Locate the lines that hold the string "from". Copy every such line.

**INPUT DATA**.
Begin

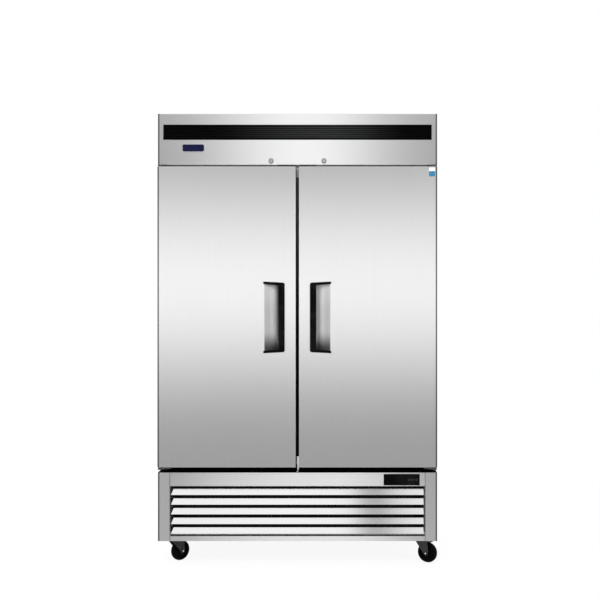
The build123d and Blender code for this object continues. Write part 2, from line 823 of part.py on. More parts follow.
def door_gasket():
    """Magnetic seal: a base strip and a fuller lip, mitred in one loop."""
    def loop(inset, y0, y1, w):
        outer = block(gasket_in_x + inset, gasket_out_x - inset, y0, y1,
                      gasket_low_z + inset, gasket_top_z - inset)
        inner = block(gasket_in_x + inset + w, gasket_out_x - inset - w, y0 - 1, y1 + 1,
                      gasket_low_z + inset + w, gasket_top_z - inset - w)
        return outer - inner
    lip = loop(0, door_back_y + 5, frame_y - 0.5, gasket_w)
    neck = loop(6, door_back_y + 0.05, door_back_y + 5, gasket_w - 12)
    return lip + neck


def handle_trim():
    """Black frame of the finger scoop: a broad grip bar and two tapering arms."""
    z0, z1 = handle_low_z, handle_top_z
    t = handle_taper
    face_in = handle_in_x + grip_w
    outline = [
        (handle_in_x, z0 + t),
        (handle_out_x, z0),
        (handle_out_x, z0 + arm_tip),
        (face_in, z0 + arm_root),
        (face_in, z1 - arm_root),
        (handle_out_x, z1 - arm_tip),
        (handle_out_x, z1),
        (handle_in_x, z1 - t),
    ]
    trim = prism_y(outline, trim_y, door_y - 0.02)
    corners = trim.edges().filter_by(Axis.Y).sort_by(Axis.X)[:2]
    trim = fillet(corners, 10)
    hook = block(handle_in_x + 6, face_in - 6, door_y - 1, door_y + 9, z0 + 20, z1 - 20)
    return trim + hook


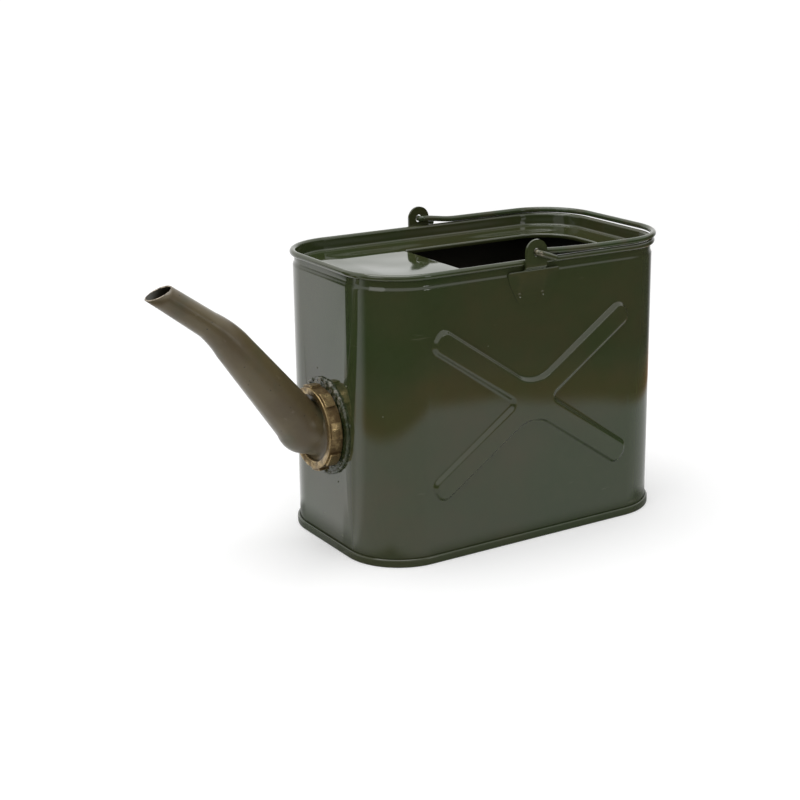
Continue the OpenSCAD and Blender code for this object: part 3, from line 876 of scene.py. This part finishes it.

End

**COMPLETED TASK**.
The build123d and Blender code for this object continues. Write part 2, from line 823 of part.py on. More parts follow.
Continue the OpenSCAD and Blender code for this object: part 3, from line 876 of scene.py. This part finishes it.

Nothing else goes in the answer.